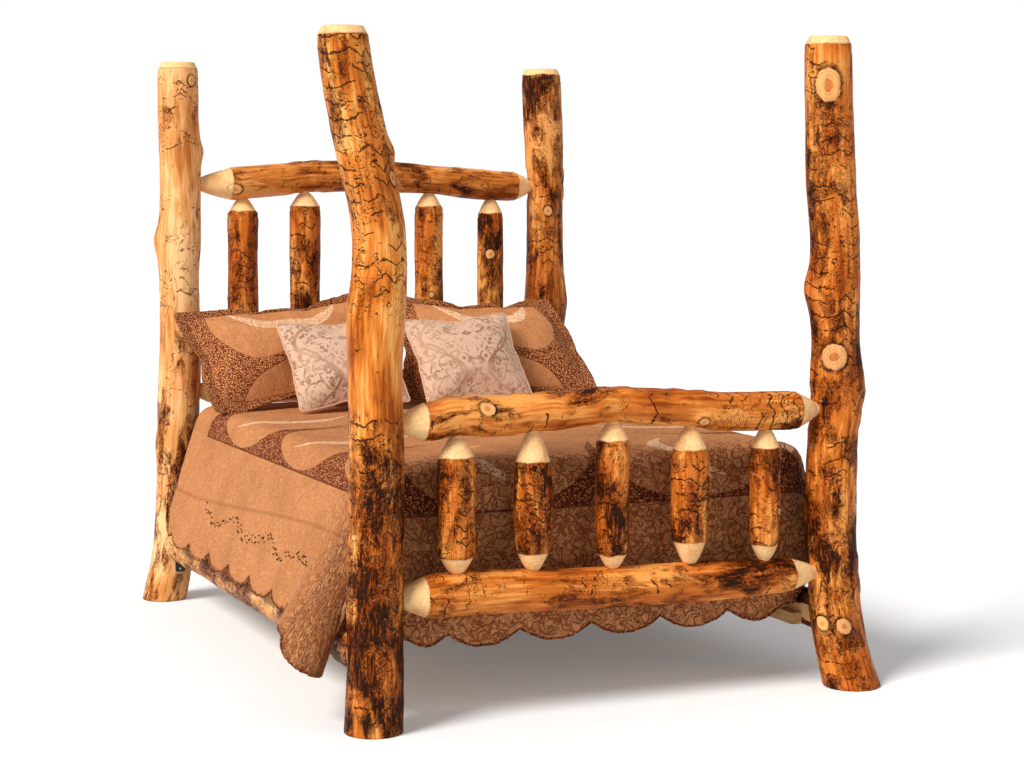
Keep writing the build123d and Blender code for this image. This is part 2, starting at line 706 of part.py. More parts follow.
# ---------------------------------------------------------------- quilt
def drop_outline(height, flare, corner_flare, foot_flare, inset):
    """Plan of the quilt's drops at one height, open corners rounded by short sides."""
    half = MATTRESS_WIDTH / 2 + SOFT_GAP + QUILT_THICKNESS - inset
    foot = MATTRESS_TO_HEAD - MATTRESS_LENGTH / 2 - SOFT_GAP - QUILT_THICKNESS + inset
    back = QUILT_HEAD_EDGE + QUILT_THICKNESS
    turn = (2 - math.sqrt(2)) * (MATTRESS_CORNER + QUILT_THICKNESS - inset) - SOFT_GAP
    right = [
        (half + flare, back),
        (half + flare, foot + 1.4 * CORNER_FOLD_LENGTH),
        (half + corner_flare, foot + 0.75 * CORNER_FOLD_LENGTH),
        (half + corner_flare, foot + 0.3 * CORNER_FOLD_LENGTH),
        (half + 0.8 * corner_flare, foot - foot_flare + turn),
        (half - turn + 0.3 * flare, foot - foot_flare),
    ]
    left = [(-x, y) for x, y in reversed(right)]
    return Plane.XY.offset(height) * make_face(Polyline(*right, *left, close=True))


def drop_walls():
    """The hanging cloth on three sides, before its hem is cut."""
    full = (QUILT_FLARE, QUILT_CORNER_FLARE, QUILT_FOOT_FLARE)
    rings = [drop_outline(QUILT_DROP_TOP, 0, 0, 0, 0), drop_outline(CORNER_HEM, *full, 0)]
    outer = loft(rings, ruled=True)
    inner_rings = [
        drop_outline(QUILT_DROP_TOP, 0, 0, 0, QUILT_THICKNESS),
        drop_outline(CORNER_HEM, *full, QUILT_THICKNESS),
    ]
    return outer - loft(inner_rings, ruled=True)


def quilt_cap():
    """The part that lies on the mattress and turns down round its edges."""
    cap = extrude(drop_outline(QUILT_DROP_TOP, 0, 0, 0, 0), QUILT_TOP - QUILT_DROP_TOP)
    rim = cap.faces().sort_by(Axis.Z)[-1]
    cap = fillet(rim.edges(), QUILT_EDGE - 2)
    return cap - mattress(SOFT_GAP, hollow=False)


def scallops(start, count, pitch, high, low):
    """Arcs that sag between points, as a list of edges along one line."""
    arcs = []
    for index in range(count):
        first = start - index * pitch
        arcs.append(ThreePointArc((first, high), (first - pitch / 2, low), (first - pitch, high)))
    return arcs


def side_hem_waste():
    """Everything below the hem of the side drops, the whole width of the bed."""
    foot = MATTRESS_TO_HEAD - MATTRESS_LENGTH / 2 - QUILT_THICKNESS - 2 * QUILT_FOOT_FLARE
    head = QUILT_HEAD_EDGE
    start = head - QUILT_HEAD_ROUND
    arcs = scallops(start, SIDE_HEM_SCALLOPS, SIDE_HEM_PITCH, SIDE_HEM_HIGH, SIDE_HEM_LOW)
    last = start - SIDE_HEM_SCALLOPS * SIDE_HEM_PITCH
    corner_start = foot + CORNER_FOLD_LENGTH
    points = [(last, SIDE_HEM_HIGH)]
    points.append((corner_start, (SIDE_HEM_HIGH + CORNER_HEM) / 2))
    points.append((foot + 0.7 * CORNER_FOLD_LENGTH, CORNER_HEM + 12))
    points.append((foot + 0.35 * CORNER_FOLD_LENGTH, CORNER_HEM))
    points.append((foot, CORNER_HEM))
    fold = Polyline(*points)
    rounded = ThreePointArc(
        (head, SIDE_HEM_LOW + QUILT_HEAD_ROUND),
        (head - 0.3 * QUILT_HEAD_ROUND, SIDE_HEM_LOW + 0.3 * QUILT_HEAD_ROUND),
        (start, SIDE_HEM_HIGH),
    )
    far = 2 * QUILT_THICKNESS
    rest = Polyline(
        (foot, CORNER_HEM),
        (foot - far, CORNER_HEM),
        (foot - far, 0),
        (head + far, 0),
        (head + far, SIDE_HEM_LOW + QUILT_HEAD_ROUND),
        (head, SIDE_HEM_LOW + QUILT_HEAD_ROUND),
    )
    outline = make_face([rounded, *arcs, fold, rest])
    return extrude(Plane.YZ.offset(-2 * POST_X) * outline, 4 * POST_X)


def foot_hem_waste():
    """Everything below the hem of the foot drop, between the side rails."""
    half = FOOT_HEM_PITCH * FOOT_HEM_SCALLOPS / 2
    arcs = scallops(half, FOOT_HEM_SCALLOPS, FOOT_HEM_PITCH, FOOT_HEM_HIGH, FOOT_HEM_LOW)
    reach = max(RAIL_FLAT_X, half + SOFT_GAP)
    rest = Polyline(
        (-half, FOOT_HEM_HIGH),
        (-reach, FOOT_HEM_HIGH),
        (-reach, 0),
        (reach, 0),
        (reach, FOOT_HEM_HIGH),
        (half, FOOT_HEM_HIGH),
    )
    outline = make_face([*arcs, rest])
    face = Plane.XZ.offset(POST_Y + POST_RADIUS) * outline
    return extrude(face, -(POST_Y + POST_RADIUS) + QUILT_THICKNESS * 10)


def quilt():
    """The quilt: a flat top, flared side drops, a foot drop and two corner folds."""
    solid = drop_walls() + quilt_cap()
    beyond = 2 * QUILT_THICKNESS
    head_waste = Box(4 * POST_X, beyond, 2 * QUILT_TOP)
    solid = solid - Pos(0, QUILT_HEAD_EDGE + beyond / 2, QUILT_TOP) * head_waste
    solid = solid - side_hem_waste() - foot_hem_waste()
    for side in (-1, 1):
        around = SIDE_RAIL_RADIUS + HEM_OVER_RAIL
        start = Plane(origin=(side * POST_X, -POST_Y, SIDE_RAIL_HEIGHT), z_dir=(0, 1, 0))
        room = Solid.make_cylinder(around, 2 * POST_Y, start)
        under = Pos(side * POST_X, 0, SIDE_RAIL_HEIGHT / 2) * Box(2 * around, 2 * POST_Y, SIDE_RAIL_HEIGHT)
        solid = solid - room - under
    return solid


# ---------------------------------------------------------------- pillows
def cushion_form(width, height, depth):
    """Crowned cushion, thickest in the middle and pinched at its edges."""
    rings = []
    for index in range(-CUSHION_RINGS, CUSHION_RINGS + 1):
        level = math.sin(math.radians(90) * index / CUSHION_RINGS)
        share = 1 - CUSHION_CROWN * abs(index / CUSHION_RINGS) ** 2.4
        corner = min(width, height) * share * 0.2
        ring = RectangleRounded(width * share, height * share, corner)
        rings.append(Plane.XY.offset(level * depth / 2) * ring)
    return loft(rings, ruled=True)


def pillow(width, height, depth, flange):
    """Stuffed case with a flat flange round it, lying on the XY plane."""
    inner_width = width - 2 * flange
    inner_height = height - 2 * flange
    form = cushion_form(inner_width, inner_height, depth)
    border = RectangleRounded(width, height, flange + FLANGE_THICKNESS)
    sheet = extrude(Plane.XY.offset(-FLANGE_THICKNESS / 2) * border, FLANGE_THICKNESS)
    wall = 2 * PILLOW_WALL
    stuffing = cushion_form(inner_width - wall, inner_height - wall, depth - wall)
    return form + sheet - stuffing


def lowest(solid):
    """Height of a solid's lowest point."""
    return solid.bounding_box().min.Z


def leaning(solid, height, x, y, lean, roll):
    """A pillow set on the quilt on its lower edge, leaning back towards the headboard."""
    tilt = math.radians(lean)
    up = Vector(0, math.sin(tilt), math.cos(tilt))
    normal = Vector(0, -math.cos(tilt), math.sin(tilt))
    middle = Vector(x, y, QUILT_TOP) + up * (height / 2)
    turned = Rot(0, 0, roll) * solid
    placed = Plane(origin=middle, x_dir=(1, 0, 0), z_dir=normal) * turned
    rise = (QUILT_TOP + SOFT_GAP - lowest(placed)) / up.Z
    return Pos(*(up * rise)) * placed, middle + up * rise, normal


def pillow_pair(sham_place, throw_place):
    """A sham that leans back, and a throw pillow flat against its front."""
    x, y, lean, roll = sham_place
    sham = pillow(SHAM_WIDTH, SHAM_HEIGHT, SHAM_DEPTH, SHAM_FLANGE)
    sham, middle, normal = leaning(sham, SHAM_HEIGHT, x, y, lean, roll)
    throw_x, throw_roll = throw_place
    throw = pillow(THROW_WIDTH, THROW_HEIGHT, THROW_DEPTH, THROW_FLANGE)
    apart = (SHAM_DEPTH + THROW_DEPTH) / 2 + SOFT_GAP
    tilt = math.radians(lean)
    # the throw pillow's plane is the sham's, moved forwards; this is where it meets the quilt
    foot_y = middle.Y - (middle.Z - QUILT_TOP) * math.tan(tilt) - apart / math.cos(tilt)
    throw, _, _ = leaning(throw, THROW_HEIGHT, throw_x, foot_y, lean, throw_roll)
    return sham, throw


# ---------------------------------------------------------------- the whole bed
def build():
    """All nodes of the bed, by name."""
    posts = {name: post_log(name) for name in POST_STATIONS}
    foot_rails = (
        (FOOT_BOTTOM_RAIL_HEIGHT, FOOT_BOTTOM_STATIONS, FOOT_BOTTOM_CONES),
        (FOOT_TOP_RAIL_HEIGHT, FOOT_TOP_STATIONS, FOOT_TOP_CONES),
    )
    head_rails = (
        (HEAD_BOTTOM_RAIL_HEIGHT, HEAD_BOTTOM_STATIONS, HEAD_BOTTOM_CONES),
        (HEAD_TOP_RAIL_HEIGHT, HEAD_TOP_STATIONS, HEAD_TOP_CONES),
    )
    foot_posts = (posts["foot_left"], posts["foot_right"])
    head_posts = (posts["head_left"], posts["head_right"])
    foot_nodes, *foot_cuts = build_end("footboard", foot_posts, -POST_Y, foot_rails, FOOT_SPINDLES)
    head_nodes, *head_cuts = build_end("headboard", head_posts, POST_Y, head_rails, HEAD_SPINDLES)
    nodes = {**foot_nodes, **head_nodes}
    plate_screws = []
    for side, name in ((-1, "left"), (1, "right")):
        brackets = []
        for end, place, cuts in ((-1, "foot", foot_cuts), (1, "head", head_cuts)):
            bracket = RailBracket(side * POST_X, end)
            brackets.append(bracket)
            post = f"{place}_{name}"
            tenons = cuts[0] if side < 0 else cuts[1]
            nodes[f"post_{post}"] = post_solid(posts[post], tenons + bracket.post_cutters())
            nodes[f"post_plate_{post}"] = bracket.post_plate()
            nodes[f"hook_plate_{post}"] = bracket.hook_plate()
            plate_screws += bracket.post_screws() + bracket.rail_screws()
        nodes[f"side_rail_{name}"] = side_rail(side, brackets)
        nodes[f"ledger_{name}"] = ledger(side)
    nodes["bracket_screws"] = Compound([screw(*s) for s in plate_screws])
    nodes["ledger_screws"] = Compound([screw(*s) for s in ledger_screws(-1) + ledger_screws(1)])
    across = slat_screws(-1) + slat_screws(1)
    nodes["slat_screws"] = Compound([screw(*s) for s in across + leg_screws()])
    for index in range(SLAT_COUNT):
        holes = [slat_screws(-1)[index], slat_screws(1)[index]]
        if index == SLAT_COUNT // 2:
            holes += leg_screws()
        nodes[f"slat_{index + 1}"] = slat(index, holes)
    nodes["support_leg"] = support_leg()
    nodes["leg_pad"] = leg_pad()
    nodes["foundation_cover"] = foundation_cover()
    nodes["foundation_frame"] = foundation_frame()
    nodes["mattress"] = mattress()
    nodes["quilt"] = quilt()
    nodes["pillow_sham_left"], nodes["throw_pillow_left"] = pillow_pair(SHAM_LEFT, THROW_LEFT)
    nodes["pillow_sham_right"], nodes["throw_pillow_right"] = pillow_pair(SHAM_RIGHT, THROW_RIGHT)
    return nodes


os.makedirs("parts", exist_ok=True)
for node, shape in build().items():
    export_step(shape, f"parts/{node}.step")
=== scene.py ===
"""A four-post bed of peeled logs, dressed with a quilt, two shams and two throw pillows."""

import logging
from dataclasses import dataclass
from enum import Enum
from math import atan2, copysign, cos, exp, hypot, inf, pi, radians, sin, tau
from typing import Callable, Sequence

import bmesh
import bpy
from bmesh.types import BMesh
from bpy.types import Material, Mesh, Node, NodeSocket, NodeTree, Object
from mathutils import Matrix, Vector, noise
from mathutils.bvhtree import BVHTree


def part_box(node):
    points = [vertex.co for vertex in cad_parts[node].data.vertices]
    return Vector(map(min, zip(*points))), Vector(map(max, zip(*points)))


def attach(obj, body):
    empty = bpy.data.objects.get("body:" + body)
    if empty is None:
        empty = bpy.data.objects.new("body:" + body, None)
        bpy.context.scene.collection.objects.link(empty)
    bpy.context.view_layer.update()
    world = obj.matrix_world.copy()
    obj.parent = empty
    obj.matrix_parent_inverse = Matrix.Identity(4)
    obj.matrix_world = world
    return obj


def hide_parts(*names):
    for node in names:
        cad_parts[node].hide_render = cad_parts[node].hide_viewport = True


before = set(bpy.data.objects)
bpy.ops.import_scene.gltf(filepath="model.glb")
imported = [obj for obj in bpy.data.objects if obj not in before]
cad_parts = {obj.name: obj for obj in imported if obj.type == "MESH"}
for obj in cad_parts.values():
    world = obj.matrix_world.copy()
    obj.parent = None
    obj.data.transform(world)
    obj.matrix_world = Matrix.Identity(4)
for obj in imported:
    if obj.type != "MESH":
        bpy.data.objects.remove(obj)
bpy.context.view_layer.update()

LOG = logging.getLogger("log_bed")

Pair = tuple[float, float]
Colour = tuple[float, float, float, float]
Stations = tuple[Pair, ...]


def srgb(red: int, green: int, blue: int) -> Colour:
    """Linear colour for a shader from the three parts of a screen colour, 0 to 255."""
    parts = []
    for part in (red, green, blue):
        share = part / 255
        parts.append(share / 12.92 if share <= 0.04045 else ((share + 0.055) / 1.055) ** 2.4)
    return (*parts, 1.0)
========
* [Given exercise]:
Write out again only the lines from the line containing "across = slat_screws(-1) + slat_screws(1)" through the line containing "bpy.context.scene.collection.objects.link(empty)", both included, exactly as they are.

* [Exercise solution]:
    across = slat_screws(-1) + slat_screws(1)
    nodes["slat_screws"] = Compound([screw(*s) for s in across + leg_screws()])
    for index in range(SLAT_COUNT):
        holes = [slat_screws(-1)[index], slat_screws(1)[index]]
        if index == SLAT_COUNT // 2:
            holes += leg_screws()
        nodes[f"slat_{index + 1}"] = slat(index, holes)
    nodes["support_leg"] = support_leg()
    nodes["leg_pad"] = leg_pad()
    nodes["foundation_cover"] = foundation_cover()
    nodes["foundation_frame"] = foundation_frame()
    nodes["mattress"] = mattress()
    nodes["quilt"] = quilt()
    nodes["pillow_sham_left"], nodes["throw_pillow_left"] = pillow_pair(SHAM_LEFT, THROW_LEFT)
    nodes["pillow_sham_right"], nodes["throw_pillow_right"] = pillow_pair(SHAM_RIGHT, THROW_RIGHT)
    return nodes


os.makedirs("parts", exist_ok=True)
for node, shape in build().items():
    export_step(shape, f"parts/{node}.step")
=== scene.py ===
"""A four-post bed of peeled logs, dressed with a quilt, two shams and two throw pillows."""

import logging
from dataclasses import dataclass
from enum import Enum
from math import atan2, copysign, cos, exp, hypot, inf, pi, radians, sin, tau
from typing import Callable, Sequence

import bmesh
import bpy
from bmesh.types import BMesh
from bpy.types import Material, Mesh, Node, NodeSocket, NodeTree, Object
from mathutils import Matrix, Vector, noise
from mathutils.bvhtree import BVHTree


def part_box(node):
    points = [vertex.co for vertex in cad_parts[node].data.vertices]
    return Vector(map(min, zip(*points))), Vector(map(max, zip(*points)))


def attach(obj, body):
    empty = bpy.data.objects.get("body:" + body)
    if empty is None:
        empty = bpy.data.objects.new("body:" + body, None)
        bpy.context.scene.collection.objects.link(empty)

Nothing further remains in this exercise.